Currently it will be pulled in by dependencies.
> Without gettext-base, base-config will not be properly localised.
Why doesn't it depend against? base-config is optional, gettext-base is
standard.
> Without ifupdown, our current nice automated second-stage install of
> debian over the network will not work anymore. That would be bad.
> dhclient is debatable; d-i sometimes knows enough to install it or not,
> but does not in some scenarios and should always install it then.
ifupdown (important) and dhcp(3)-client (optional) should be okay?
> I have not checked the base system for documentation available only as
> info pages, but I suspect there is some, and so we should include a
> reader, as we do for man and html pages.
w3m is standard.
> Without tasksel, base-config will continue to work, but a lot of people
> will find it difficult to use aptitude to install tasks, so we need to
> keep tasksel.
I include it in installer bootstraps.
> procps is necessary for basic system administration tasks, like killing
> runaway processes. Some of psmisc is also rather commonly used, though
> less so.
procps is pulled in as required.
> Users will be suprised not to have wget available, I predict. It's used
> in lots of bare-metal disaster recovery scenarios.
Okay
> Yep.
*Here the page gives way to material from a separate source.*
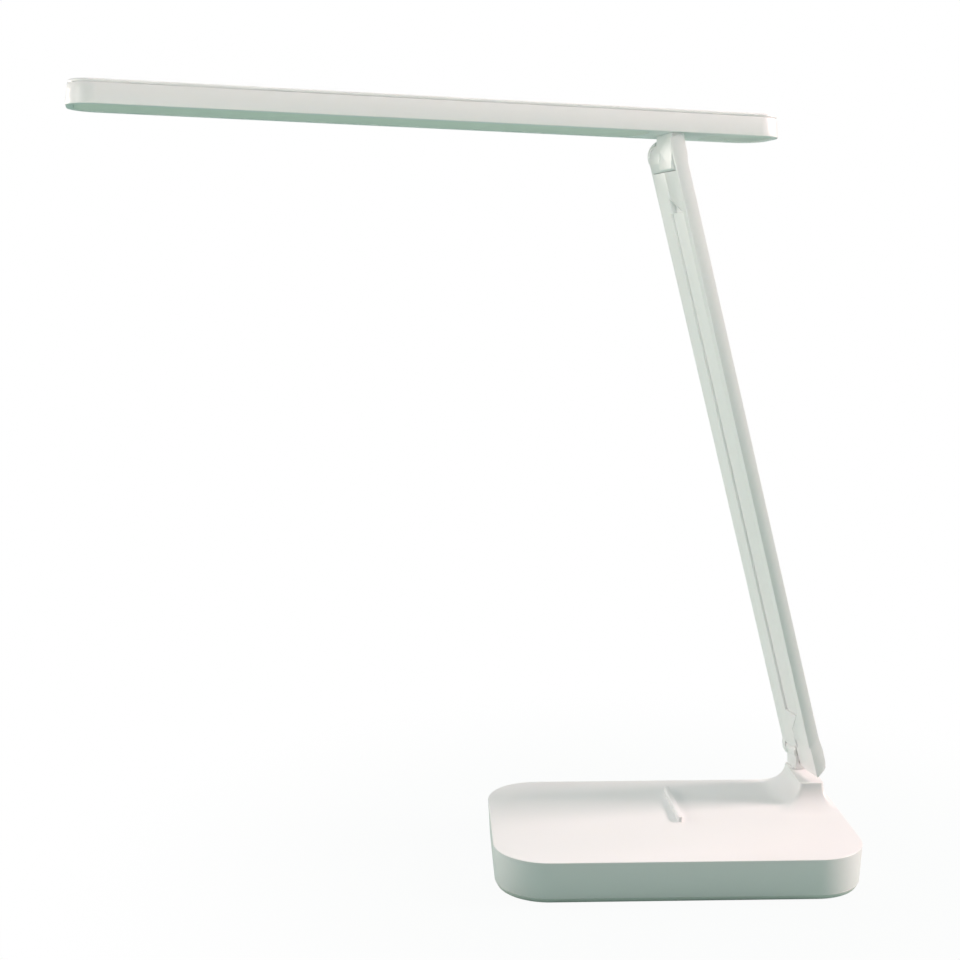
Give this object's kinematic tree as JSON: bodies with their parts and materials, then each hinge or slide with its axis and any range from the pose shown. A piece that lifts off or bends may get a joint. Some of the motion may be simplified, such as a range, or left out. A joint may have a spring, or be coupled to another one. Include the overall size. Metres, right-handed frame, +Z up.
{
  "type": "folding led desk lamp",
  "caption": "White desk lamp with a flat wireless-charging base, a swivelling and folding flat arm, and a long light bar on a tilt hinge with a touch panel",
  "frame": {"origin": "centre of the base's footprint, on the table surface", "axes": "+X to the pillar end of the base (right in the picture), +Y away from the base's front edge, +Z up"},
  "size_m": [0.3923, 0.119, 0.3991],
  "materials": {
    "white_satin": "satin white moulded ABS",
    "white_bottom": "fine-grained off-white ABS",
    "natural_plastic": "natural low-friction acetal",
    "opal_plastic": "opal frosted acrylic",
    "touch_white": "glossy white touch surface",
    "clear_lens": "translucent light guide",
    "white_board": "white solder mask on a thin board",
    "circuit_board": "green solder mask on glass-fibre board",
    "led_phosphor": "yellow phosphor in a clear body",
    "ferrite": "flexible black ferrite sheet",
    "grey_rubber": "soft mid-grey rubber",
    "copper": "enamelled copper winding",
    "brass": "machined brass",
    "steel": "zinc-plated steel"
  },
  "bodies": {
    "base": {"base_shell": "white_satin", "base_bottom": "white_bottom", "base_pad": "grey_rubber", "base_screws": "steel", "counterweight": "steel", "charging_coil": "copper", "coil_shield": "ferrite", "control_board": "circuit_board", "board_screws": "steel", "usb_c_socket": "steel", "swivel_bush": "natural_plastic"},
    "neck": {"swivel_neck": "white_satin", "swivel_washer": "steel", "swivel_nut": "brass"},
    "arm": {"arm_near_half": "white_satin", "arm_far_half": "white_satin", "arm_spine": "steel", "arm_cable": "grey_rubber", "arm_screws": "steel", "lower_hinge_pin": "steel", "lower_washers": "brass", "upper_hinge_pin": "steel", "upper_washers": "brass"},
    "head": {"head_bracket": "white_satin", "bracket_screws": "steel", "head_body": "white_satin", "head_cover": "white_satin", "diffuser": "opal_plastic", "reflector": "white_satin", "led_board": "white_board", "led_chips": "led_phosphor", "touch_panel": "touch_white", "touch_board": "circuit_board", "indicator_lens": "clear_lens"}
  },
  "joints": [
    {"name": "swivel", "type": "hinge", "parent": "base", "child": "neck", "pos_m": [0.0807, 0.0467, 0.0335], "axis": [0, 0, 1], "range_deg": [-57, 33]},
    {"name": "arm_fold", "type": "hinge", "parent": "neck", "child": "arm", "pos_m": [0.08244, 0.03838, 0.044], "axis": [0.2045, -0.9789, 0], "range_deg": [-30, 70]},
    {"name": "head_tilt", "type": "hinge", "parent": "arm", "child": "head", "pos_m": [-0.00327, 0.02047, 0.37077], "axis": [0.2045, -0.9789, 0], "range_deg": [-40, 106]}
  ]
}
I think that these kinds of changes, which effectively change what
> is part of the base debian system, need to be discussed by debian as a
> whole on deban-devel.
The problem is, that there is no other listing of packages than the
debootstrap source. I attach a current list of the installations in
cdebootstrap. (It is _not_ in sync with neither unstable nor my public
repository)
Package Flavour[1] Comment
===============================================
any:
apt any
apt-utils any may change to standard, installer
at standard, installer broken dependency against mail-transfer-agent
base-config standard, installer
cron standard, installer
dhcp3-client installer
ifupdown installer
info standard, installer
iputils-ping standard, installer
logrotate standard, installer
manpages standard, installer
man-db standard, installer
modconf standard, installer package is linux only
nano standard, installer
netkit-inetd standard, installer
nvi standard, installer do we need that or should nano supperseed it?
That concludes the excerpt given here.